Good papers in this area are the 1996 JCSS paper of
Bshouty, Cleve, Gavalda, Kannan, Tamon "Oracles and queries that are
sufficient for exact learning" and the 2009 Fortnow/Klivans JCSS
paper "Efficient learning algorithms yield circuit lower bounds."

Random projection: A useful technique (which we did not cover in
class) is to perform a 'random projection' of data
from n-dimensional space to k-dimensional space (with k much less than n).
If you are interested in this topic you may want to choose the 2006 Machine
Learning paper "An algorithmic theory of learning: Robust concepts and random projection" of Arriaga and Vempala, or the 2008 Klivans/Servedio
paper "Learning intersections of halfspaces with a margin".

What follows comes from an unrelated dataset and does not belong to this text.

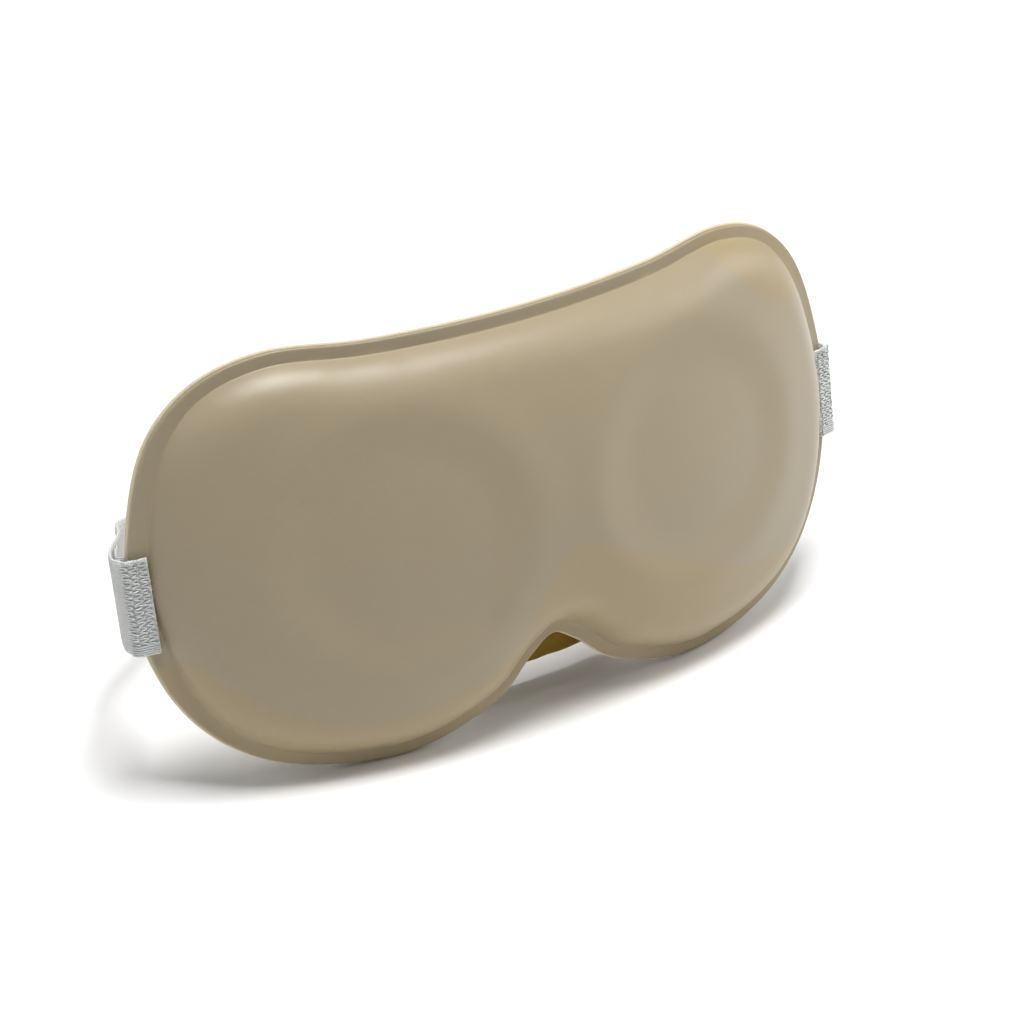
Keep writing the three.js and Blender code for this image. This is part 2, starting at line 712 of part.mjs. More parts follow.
// The strap's middle line on one side, from its sewn end round the mask's edge to the back.
function sideCurve(sign) {
  const edge = wrap(halfWidth);
  const behind = standing(sign * (halfWidth - 7.5), edge + 22, strapCentreZ - 1);
  const turn = halfWidth + turnReach;
  const stations = sideStations.map(([inwards, back, down]) => {
    const y = THREE.MathUtils.lerp(behind.y, strapReach, back);
    const z = THREE.MathUtils.lerp(behind.z, strapLow, down);
    return new THREE.Vector3(sign * halfWidth * (1 - inwards), y, z);
  });
  const corner = [halfWidth - 1.4, halfWidth + 0.5];
  return new THREE.CatmullRomCurve3([
    standing(sign * tabEnd, wrap(tabEnd) + tabDepth, strapCentreZ),
    standing(sign * corner[0], wrap(corner[0]) + tabDepth, strapCentreZ),
    standing(sign * corner[1], edge + tabDepth, strapCentreZ),
    standing(sign * (turn - 0.3), edge + 0.6, strapCentreZ),
    standing(sign * turn, edge + 3.4, strapCentreZ),
    standing(sign * (turn - 1.4), edge + 9, strapCentreZ),
    behind,
    ...stations,
    new THREE.Vector3(sign * (backStraight + 4), strapReach - 0.4, strapLow),
    new THREE.Vector3(sign * backStraight, strapReach, strapLow),
  ], false, 'centripetal');
}

const foldFrom = 0.12; // shares of the side curve: the fold bends when the strap swings
const foldTo = 0.3;
const splice = 0.0025;
const leaning = (share) => 1 - THREE.MathUtils.smoothstep(share, foldFrom, 0.8);

// The strap's middle line behind the head: along the front layer from x0, round a bar whose inner
// edge is at xBar, and back along the tail layer to x1. sign is +1 where the turn points to +X.
function foldedCurve(x0, xBar, x1, sign, front = 0) {
  const back = tailStep;
  const points = [
    [x0, front], [(x0 + xBar) / 2, front], [xBar - sign * 0.4, front], [xBar + sign * 0.6, front + 0.5],
    [xBar + sign * 0.95, front + 1.4], [xBar + sign * 0.95, back - 1.4], [xBar + sign * 0.6, back - 0.5],
    [xBar - sign * 0.4, back], [(x1 + xBar) / 2, back], [x1, back],
  ];
  const path = points.map(([x, y]) => new THREE.Vector3(x, strapReach + y, strapLow));
  return new THREE.CatmullRomCurve3(path, false, 'centripetal');
}

function railPair([x0, x1], [y0, y1]) {
  return [-1, 1].map((side) => {
    const inner = strapLow + side * (strapWidth / 2 + railGap);
    return box([x0, x1], [strapReach + y0, strapReach + y1], between(inner, inner + side * railWall));
  });
}

function crossBar([x0, x1], [y0, y1]) {
  const half = strapWidth / 2 + railGap + railWall / 2;
  return box([x0, x1], [strapReach + y0, strapReach + y1], about(strapLow, half));
}

function ring() {
  const [front, back] = [layerStep - 0.4, tailStep - layerStep + 0.4];
  const rails = railPair(about(ringX, ringHalf), [front, back]);
  const bars = [-1, 1].map((side) => {
    return crossBar(between(ringX + side * ringHalf, ringX + side * (ringHalf - ringBar)), [front, back]);
  });
  return named('strap_ring', 'plastic', join(rails[0], rails[1], ...bars));
}

// The adjuster: the main strap runs straight through it and the tail is sewn round its middle bar.
function slider() {
  const front = -strapWall / 2 - gap - sliderFace;
  const middle = [2 * layerStep - strapWall / 2 + 0.1, tailStep - layerStep + strapWall / 2 - 0.1];
  const rails = railPair(about(sliderX, sliderHalf), [front, middle[1]]);
  const ends = [-1, 1].map((side) => {
    const span = between(sliderX + side * sliderHalf, sliderX + side * (sliderHalf - 2));
    return crossBar(span, [front, front + sliderFace]);
  });
  const bar = crossBar(about(sliderX, 1), middle);
  return named('strap_slider', 'plastic', join(rails[0], rails[1], ...ends, bar));
}

// Dense stitching over the strap's sewn end, standing a little off the webbing.
function barTack(side, sign) {
  const reach = between(sign * (tabEnd + 0.6), sign * (halfWidth - 0.4));
  const depth = -gap - strapWall - 2 * gap;
  const block = box(reach, [depth - 0.5, depth], about(strapCentreZ, strapWidth / 2 - 0.6));
  return named(`bar_tack_${side}`, 'stitch', bent(block));
}

function strapGroup() {
  const group = new THREE.Group();
  const turnEnd = ringX - ringHalf - 1.5;
  for (const [side, sign] of sides) {
    const curve = sideCurve(sign);
    group.add(named(`strap_end_${side}`, 'strap', band(curve, 0, foldFrom, 16, leaning)));
    group.add(named(`strap_fold_${side}`, 'strap', band(curve, foldFrom + splice, foldTo, 8, leaning)));
    group.add(named(`strap_side_${side}`, 'strap', band(curve, foldTo + splice, 1, 14, leaning)));
  }
  const main = foldedCurve(-backStraight + gap, ringX - ringHalf + ringBar, turnEnd, 1);
  group.add(named('strap_main', 'strap', band(main, 0, 1, 26)));
  const short = foldedCurve(backStraight - gap, ringX + ringHalf - ringBar, ringX + ringHalf + 6, -1);
  group.add(named('strap_short', 'strap', band(short, 0, 1, 22)));
  const loop = foldedCurve(sliderX + loopTail, sliderX - 1, sliderX + loopTail, -1, layerStep);
  group.add(named('strap_tail_loop', 'strap', band(loop, 0, 1, 20)));
  const tail = box(
    [sliderX + loopTail + gap, turnEnd - gap],
    about(strapReach + tailStep, strapWall / 2),
    about(strapLow, strapWidth / 2),
  );
  group.add(named('strap_tail', 'strap', tail), ring(), slider());
  return group;
}

for (const [side, sign] of sides) mask.add(barTack(side, sign));

const object = new THREE.Group();
object.add(mask, strapGroup());
const extent = new THREE.Box3().setFromObject(object, true);
const middle = extent.getCenter(new THREE.Vector3());
object.position.set(-middle.x, -middle.y, -extent.min.z);
export default object;
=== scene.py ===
import json
import math

import bmesh
import bpy
import numpy as np
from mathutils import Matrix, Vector


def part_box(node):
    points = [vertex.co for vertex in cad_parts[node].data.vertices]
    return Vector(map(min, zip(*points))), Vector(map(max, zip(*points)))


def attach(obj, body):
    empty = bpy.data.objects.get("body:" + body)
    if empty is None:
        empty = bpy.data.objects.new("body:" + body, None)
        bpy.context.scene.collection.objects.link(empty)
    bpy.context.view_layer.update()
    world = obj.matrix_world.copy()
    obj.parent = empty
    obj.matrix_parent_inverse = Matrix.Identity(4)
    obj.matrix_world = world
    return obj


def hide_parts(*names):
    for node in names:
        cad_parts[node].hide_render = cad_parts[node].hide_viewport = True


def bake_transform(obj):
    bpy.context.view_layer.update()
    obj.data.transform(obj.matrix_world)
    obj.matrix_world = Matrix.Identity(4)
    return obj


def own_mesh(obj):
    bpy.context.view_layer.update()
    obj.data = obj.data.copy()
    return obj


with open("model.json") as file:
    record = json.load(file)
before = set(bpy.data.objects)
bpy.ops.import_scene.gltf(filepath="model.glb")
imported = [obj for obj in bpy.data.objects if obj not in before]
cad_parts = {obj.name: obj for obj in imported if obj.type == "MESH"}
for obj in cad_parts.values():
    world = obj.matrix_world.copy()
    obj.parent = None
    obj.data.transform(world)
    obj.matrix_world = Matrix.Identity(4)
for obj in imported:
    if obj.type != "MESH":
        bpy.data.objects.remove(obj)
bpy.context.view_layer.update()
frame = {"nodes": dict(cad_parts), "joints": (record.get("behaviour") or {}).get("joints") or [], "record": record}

MM = 0.001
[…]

Statistical Query learning:
The STOC 1994 paper of Blum, Furst, Jackson, Kearns, Mansour and Rudich
on "Weakly learning DNF and characterizing statistical query learning using
Fourier analysis" covers aspects of the SQ learning model that we won't
do in class. Another good paper here is Vitaly Feldman's 2012 JCSS
paper "A complete characterization of statistical query learning with applications to evolvability."

Evolvability: Leslie Valiant has introduced a computational model
of evolution which views the evolution process as a restricted
form of learning. See his 2009 JACM paper "Evolvability."

Noise-tolerant learning of linear threshold functions: The 1998 Algorithmica
paper of Blum, Frieze, Kannan and Vempala gives a polynomial-time
algorithm to learn arbitrary linear threshold functions in the
presence of random classification noise.

Learning rich concept classes: Some learning algorithms which
run in more than polynomial time (but less than exponential 2^n time) are
known for rich concept classes in the PAC learning model. These include
algorithms for decision trees (Ehrenfeucht and Haussler, 1989,
Information and Computation, "Learning Decision Trees from Random Examples")
and algorithms for DNF formulas (Bshouty, 1994, Information Processing
Letters, "A subexponential exact algorithm for learning DNF using
equivalence queries", or the 2004 Klivans/Servedio JCSS paper on DNF.).